Sunday, February 23, 2014

Perspective

I've recently had alot of time to think about friendships and relationships, mostly about friendships. Sometimes you'll meet people in your life and you think "yeah they're oaky" and kinda be on the fence about them until one day you look up and realize that they are some of the best friends you'll ever have. I have two friends that we've had MAJOR fall outs, but whenever my life falls to shit, they're usually the first people I talk to, and yeah, they've made shitty decisions, but who the fuck am I to judge? I've made some awful decisions in my life too, and mine are always worse because I rationalized them to myself that the choices I was making were okay. On the other hand, I've had people who promised to be with me forever, and six months down the road they stabbed me in the back. Life is all about perspective, and looking back I've made some terrible decisions. But I feel thats what life is about, thats what being a teenager is about, making stupid decisions so you can grow from them.

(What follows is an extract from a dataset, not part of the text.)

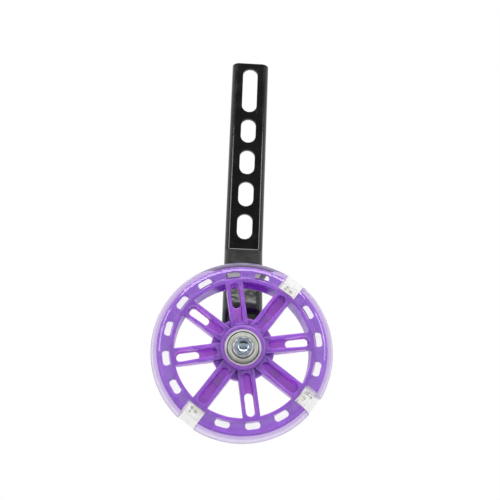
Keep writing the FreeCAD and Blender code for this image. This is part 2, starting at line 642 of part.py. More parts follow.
def make_light(number):
    """One light module: block, board, lamps, coil, rod, leads and the cover of its chamber."""
    turn = f"rest_angle + {number} * {LIGHT_TURN}"
    foot = f"({RIM_RADIUS} + light_gap)"
    round_radius = "(tyre_round - light_inset)"
    side = "(tyre_round - light_side_inset)"
    flat = "(tyre_radius - light_flat_inset)"
    shoulder = f"({TYRE_RING} + sqrt({round_radius}^2 - {side}^2))"
    tread = f"sqrt({round_radius}^2 - ({flat} - {TYRE_RING})^2)"
    cavity_half = "(light_width / 2 - light_wall)"
    cavity_front = f"({side} - light_wall)"
    board_half = f"({cavity_half} - board_margin)"
    board_front = f"({cavity_front} - board_margin)"
    board_start = f"({foot} + board_margin)"

    block = new_body(f"light_block_{number + 1}")
    section = new_sketch(block, "section", "XZ_Plane")
    draw_outline(
        section,
        [
            (foot, f"-{side}"), (shoulder, f"-{side}"), (flat, f"-{tread}"), (flat, tread),
            (shoulder, side), (foot, side),
        ],
        {1: (round_radius, 1), 3: (round_radius, 1)},
    )
    extrude(block, "Pad", section, "body", "light_width", both_ways=True)
    hollow = new_sketch(block, "cavity", "YZ_Plane", lift=foot)
    draw_box(hollow, (f"-{cavity_half}", "-cavity_back"), (cavity_half, cavity_front))
    extrude(block, "Pocket", hollow, "cavity_cut", "cavity_depth", reverse=True)
    place_on_axle(block, turn=turn)

    board = new_body(f"light_board_{number + 1}")
    outline = new_sketch(board, "outline", "YZ_Plane", lift=board_start)
    draw_box(outline, (f"-{board_half}", "-(cavity_back - board_margin)"), (board_half, board_front))
    extrude(board, "Pad", outline, "plate", "board_thick")
    place_on_axle(board, turn=turn)

    lamps = new_body(f"lamps_{number + 1}")
    lamps.AllowCompound = True
    lamp_base = f"({board_start} + board_thick)"
    row_half = f"({board_half} - lamp_margin - lamp_radius)"
    row_start = f"(-{row_half})"
    dome_start = f"({lamp_base} + lamp_height - lamp_radius)"
    outline = new_sketch(lamps, "section", "XY_Plane", lift=f"{board_front} - lamp_setback")
    draw_outline(
        outline,
        [
            (lamp_base, row_start), (f"{dome_start} + lamp_radius", row_start),
            (dome_start, f"{row_start} + lamp_radius"), (lamp_base, f"{row_start} + lamp_radius"),
        ],
        {1: ("lamp_radius", 1)},
    )
    lamp = lamps.newObject("PartDesign::Revolution", f"{lamps.Label}_lamp")
    lamp.Profile = outline
    lamp.ReferenceAxis = (outline, ["Edge1"])
    lamp.Angle = 360
    row = lamps.newObject("PartDesign::LinearPattern", f"{lamps.Label}_row")
    row.Originals = [lamp]
    row.Direction = (origin_part(lamps, "Y_Axis"), [""])
    row.setExpression("Length", expand(f"2 * {row_half}"))
    row.setExpression("Occurrences", expand("lamp_count"))
    lamps.Tip = row
    place_on_axle(lamps, turn=turn)

    coil = new_body(f"coil_{number + 1}")
    ring = new_sketch(coil, "ring", "YZ_Plane", lift=f"{ROD_START} + rod_overhang")
    draw_circle(ring, ("0", COIL_PLANE), "coil_radius")
    draw_circle(ring, ("0", COIL_PLANE), "rod_radius + coil_bore_gap")
    extrude(coil, "Pad", ring, "winding", f"{ROD_END} - {ROD_START} - 2 * rod_overhang")
    place_on_axle(coil, turn=turn)

    rod = new_body(f"coil_rod_{number + 1}")
    disc = new_sketch(rod, "disc", "YZ_Plane", lift=ROD_START)
    draw_circle(disc, ("0", COIL_PLANE), "rod_radius")
    extrude(rod, "Pad", disc, "bar", f"{ROD_END} - {ROD_START}")
    place_on_axle(rod, turn=turn)

    leads = new_body(f"light_leads_{number + 1}")
    leads.AllowCompound = True
    pair = new_sketch(leads, "pair", "YZ_Plane", lift=f"{ROD_END} - rod_overhang")
    draw_circle(pair, ("-lead_offset", LEAD_PLANE), "lead_radius")
    draw_circle(pair, ("lead_offset", LEAD_PLANE), "lead_radius")
    extrude(leads, "Pad", pair, "wires", f"{board_start} - {ROD_END} + rod_overhang")
    place_on_axle(leads, turn=turn)

    cover = new_body(f"coil_cover_{number + 1}")
    plate = new_sketch(cover, "plate", "XY_Plane", lift=CHAMBER_BACK)
    half = f"({CHAMBER_HALF} - cover_gap)"
    draw_box(plate, (f"{CHAMBER_START} + cover_gap", f"-{half}"), (f"{CHAMBER_END} - cover_gap", half))
    extrude(cover, "Pad", plate, "sheet", "cover_thick")
    place_on_axle(cover, turn=turn)


def make_bearing(name, middle):
    """Shielded ball bearing: two races, two shields, seven balls and a cage."""
    half = "bearing_width / 2"
    groove = "(ball_radius + ball_clearance)"
    groove_edge = f"sqrt({groove}^2 - land_offset^2)"
    outer_land = f"({BALL_RING} + land_offset)"
    shield_edge = "(bearing_radius - shield_wall)"
    shield_seat = "(bearing_width / 2 - shield_recess)"

    outer = new_body(f"{name}_outer_race")
    section = new_sketch(outer, "section", "XZ_Plane")
    draw_outline(
        section,
        [
            ("bearing_radius", f"-{half}"), ("bearing_radius", half), (shield_edge, half),
            (shield_edge, shield_seat), (outer_land, shield_seat), (outer_land, groove_edge),
            (f"{BALL_RING} + {groove}", "0"), (outer_land, f"-{groove_edge}"),
            (outer_land, f"-{shield_seat}"), (shield_edge, f"-{shield_seat}"), (shield_edge, f"-{half}"),
        ],
        {5: (groove, -1), 6: (groove, -1)},
    )
    revolve(outer, section, "turned")
    place_on_axle(outer, along=middle)

    inner = new_body(f"{name}_inner_race")
    section = new_sketch(inner, "section", "XZ_Plane")
    draw_outline(
        section,
        [
            ("bearing_bore", f"-{half}"), (INNER_LAND, f"-{half}"), (INNER_LAND, f"-{groove_edge}"),
            (f"{BALL_RING} - {groove}", "0"), (INNER_LAND, groove_edge), (INNER_LAND, half),
            ("bearing_bore", half),
        ],
        {2: (groove, -1), 3: (groove, -1)},
    )
    revolve(inner, section, "turned")
    place_on_axle(inner, along=middle)

    shields = new_body(f"{name}_shields")
    shields.AllowCompound = True
    for face, low, high in (
        ("outboard", shield_seat, f"{shield_seat} + shield_thick"),
        ("inboard", f"-({shield_seat} + shield_thick)", f"-{shield_seat}"),
    ):
        plate = new_sketch(shields, f"{face}_section", "XZ_Plane")
        draw_box(plate, (f"{INNER_LAND} + shield_gap", low), (shield_edge, high))
        revolve(shields, plate, f"{face}_turned")
    place_on_axle(shields, along=middle)

    balls = []
    for index in range(int(value_of("ball_count"))):
        ball = doc.addObject("Part::Sphere", f"{name}_ball_{index + 1}")
        ball.setExpression("Radius", expand("ball_radius"))
        angle = f"({index} * 360 deg / ball_count)"
        spot = f"vector({BALL_RING} * cos({angle}); {BALL_RING} * sin({angle}); 0)"
        ball.setExpression("Placement", expand(f"placement({spot}; rotation(vector(0; 0; 1); 0))"))
        balls.append(ball)
    group = doc.addObject("Part::Compound", f"{name}_balls")
    group.Links = balls
    place_on_axle(group, along=middle)

    cage = new_body(f"{name}_cage")
    pocket_radius = "(ball_radius + cage_clearance)"
    ring = new_sketch(cage, "section", "XZ_Plane")
    draw_box(
        ring, (f"{BALL_RING} - cage_half_height", f"-({pocket_radius} + cage_web)"),
        (f"{BALL_RING} + cage_half_height", "cage_reach"),
    )
    revolve(cage, ring, "turned")
    pocket = new_sketch(cage, "pocket", "YZ_Plane", lift=f"{BALL_RING} - 2 * cage_half_height")
    draw_circle(pocket, ("0", "0"), pocket_radius)
    pocket_cut = extrude(cage, "Pocket", pocket, "pocket_cut", "4 * cage_half_height", reverse=True)
    repeat_round(cage, [pocket_cut], "pockets", "ball_count")
    place_on_axle(cage, along=middle)


def make_ring(name, bore, rim, low, high):
    """Plain ring about the axle between two planes."""
    body = new_body(name)
    section = new_sketch(body, "section", "XZ_Plane")
    draw_box(section, (bore, low), (rim, high))
    revolve(body, section, "turned")
    place_on_axle(body)


def make_bolt():
    """Hexagon bolt with a dished head, its shank through the sleeve, the foot and the nut."""
    body = new_body("axle_bolt")
    head_face = f"({SEAT_FACE} + head_height)"
    corner = "(head_flats / sqrt(3))"
    bevel = f"({corner} - head_flats / 2)"
    tip = f"({NUT_END} + bolt_overhang)"
    dish_floor = f"({head_face} - head_dish_depth)"
    section = new_sketch(body, "section", "XZ_Plane")
    draw_outline(
        section,
        [
            ("0", f"-{tip}"), ("bolt_radius - bolt_chamfer", f"-{tip}"),
            ("bolt_radius", f"bolt_chamfer - {tip}"), ("bolt_radius", SEAT_FACE), (corner, SEAT_FACE),
            (corner, f"{head_face} - {bevel}"), ("head_flats / 2", head_face),
            ("head_dish_radius", head_face), ("head_dish_floor", dish_floor), ("0", dish_floor),
        ],
        {7: ("head_dish_radius", -1)},
    )
    revolve(body, section, "turned")
    flats = new_sketch(body, "flats", "XY_Plane", lift=SEAT_FACE)
    draw_circle(flats, ("0", "0"), "head_flats")
    draw_hexagon(flats, "head_flats")
    extrude(body, "Pocket", flats, "flats_cut", "head_height", reverse=True)
    place_on_axle(body)


def make_nut():
    """Locking nut behind the bracket's foot, its collar rolled over a nylon ring."""
    body = new_body("lock_nut")
    corner = "(head_flats / sqrt(3))"
    shoulder = f"({NUT_FACE} + nut_flat_height)"
    lip = f"({NUT_END} - insert_lip)"
    section = new_sketch(body, "section", "XZ_Plane")
    draw_outline(
        section,
        [
            (NUT_BORE, f"-{NUT_FACE}"), (NUT_BORE, f"-({lip} - insert_thick)"),
            (INSERT_RADIUS, f"-({lip} - insert_thick)"), (INSERT_RADIUS, f"-{lip}"),
            (f"{INSERT_RADIUS} - insert_lip", f"-{NUT_END}"), ("nut_collar_radius", f"-{NUT_END}"),
            ("nut_collar_radius", f"-{shoulder}"), (corner, f"-{shoulder}"), (corner, f"-{NUT_FACE}"),
        ],
    )
    revolve(body, section, "turned")
    flats = new_sketch(body, "flats", "XY_Plane", lift=f"-{NUT_FACE}")
    draw_circle(flats, ("0", "0"), "head_flats")
    draw_hexagon(flats, "head_flats")
    extrude(body, "Pocket", flats, "flats_cut", "nut_flat_height")
    place_on_axle(body)


make_bracket()
make_core()
make_tyre()
for light in range(int(value_of("light_count"))):
    make_light(light)
make_bearing("front", BEARING_MIDDLE)
make_bearing("rear", f"(-{BEARING_MIDDLE})")
SLEEVE = ("bolt_radius + sleeve_gap", "bearing_bore - sleeve_clearance")
make_ring("axle_sleeve", *SLEEVE, f"-{FOOT_FRONT}", SEAT_FACE)
make_ring("magnet_ring", "bearing_bore", f"{HUB_BORE} - magnet_gap", f"-{SEAT_FLOOR}", SEAT_FLOOR)
make_ring("spacer", "bearing_bore", "spacer_radius", f"-{FOOT_FRONT}", f"-{SEAT_FACE}")
make_ring("washer", HOLE_RADIUS, "washer_radius", f"-{NUT_FACE}", f"-{FOOT_BACK}")
make_bolt()
make_nut()
INSERT_END = f"({NUT_END} - insert_lip)"
make_ring("nut_insert", NUT_BORE, INSERT_RADIUS, f"-{INSERT_END}", f"-({INSERT_END} - insert_thick)")
doc.recompute()

failed = [thing.Name for thing in doc.Objects if {"Invalid", "Error"} & set(thing.State)]
if failed:
    raise RuntimeError(f"these objects failed: {failed}")
nodes = [thing for thing in doc.Objects if thing.TypeId in ("PartDesign::Body", "Part::Compound")]
labels = [node.Label for node in nodes]
if len(set(labels)) != len(labels):
    raise RuntimeError("two sub-parts share a name")
os.makedirs("parts", exist_ok=True)
for node in nodes:
    if node.Shape.isNull() or not node.Shape.isValid():
        raise RuntimeError(f"{node.Label} has no valid shape")
for node in nodes:
    node.Shape.exportStep(f"parts/{node.Label}.step")
    box = node.Shape.BoundBox
    print(
        f"{node.Label:20s} solids {len(node.Shape.Solids):2d}  volume {node.Shape.Volume:10.1f}"
        f"  x {box.XMin:8.2f} {box.XMax:8.2f}  y {box.YMin:8.2f} {box.YMax:8.2f}"
        f"  z {box.ZMin:8.2f} {box.ZMax:8.2f}"
    )
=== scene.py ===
"""Bicycle training wheel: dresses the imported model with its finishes, its clear cast tyre and its small parts."""
import json
import math
from types import SimpleNamespace

import bmesh
import bpy
from mathutils import Matrix, Vector


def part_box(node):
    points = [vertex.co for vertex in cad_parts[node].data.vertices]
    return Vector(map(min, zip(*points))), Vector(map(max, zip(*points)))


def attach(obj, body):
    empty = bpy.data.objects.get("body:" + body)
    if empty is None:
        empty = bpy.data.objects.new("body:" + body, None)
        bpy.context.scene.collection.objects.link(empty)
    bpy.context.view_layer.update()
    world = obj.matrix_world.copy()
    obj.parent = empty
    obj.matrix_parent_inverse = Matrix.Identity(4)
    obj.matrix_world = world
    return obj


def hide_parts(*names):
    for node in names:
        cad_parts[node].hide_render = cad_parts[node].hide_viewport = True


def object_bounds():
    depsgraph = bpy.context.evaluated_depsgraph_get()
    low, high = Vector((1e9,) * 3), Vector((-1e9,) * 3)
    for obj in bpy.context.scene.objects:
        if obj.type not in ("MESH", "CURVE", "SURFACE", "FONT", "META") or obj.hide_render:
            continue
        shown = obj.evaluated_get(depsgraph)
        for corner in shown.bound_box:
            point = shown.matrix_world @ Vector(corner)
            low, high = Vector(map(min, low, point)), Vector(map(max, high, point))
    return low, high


bl_info = {
    "name": "Training wheel",
    "version": (1, 0, 0),
    "blender": (4, 5, 0),
    "location": "3D View > Sidebar > Training wheel",
    "description": "Dresses a bicycle training wheel and sets up its studio",
    "category": "Object",
}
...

I've tried to hold onto people who have said AWFUL things about me just because I loved them in the past, and i have this thing about wanting to feel wanted, and they made me feel that way, but you can't hold onto something just because at one point they made you feel special. Those good memories of them slowly become more and more bitter. I've loved two guys deeply and we had great memories together, but the only thing that comes to my mind now when I think of them is the train wreck we created trying to remain friends. Trust me, It's really not worth it. So for the next two weeks I want all of you to forget about the bullshit in your lives, and get rid of it. I'm aiming to rid myself of all the stressful people i've attempted to hold on to, and move on to bigger and better things. You're given one life on this Earth, do you really want to spend it hating it and being a big silly ball of stress? I didn't think so.
My Lovelies, Get rid of the assholes in your life and strive to live a freer less stressed life! It's like pulling off a bandaid, at first it sucks, and you may cry, but in the end it's worth it. I promise, and remember, if you're ever feeling lonely, you know where to find me. I will always be her for you with icecream, terrible jokes, and bad pickup lines, because I love you.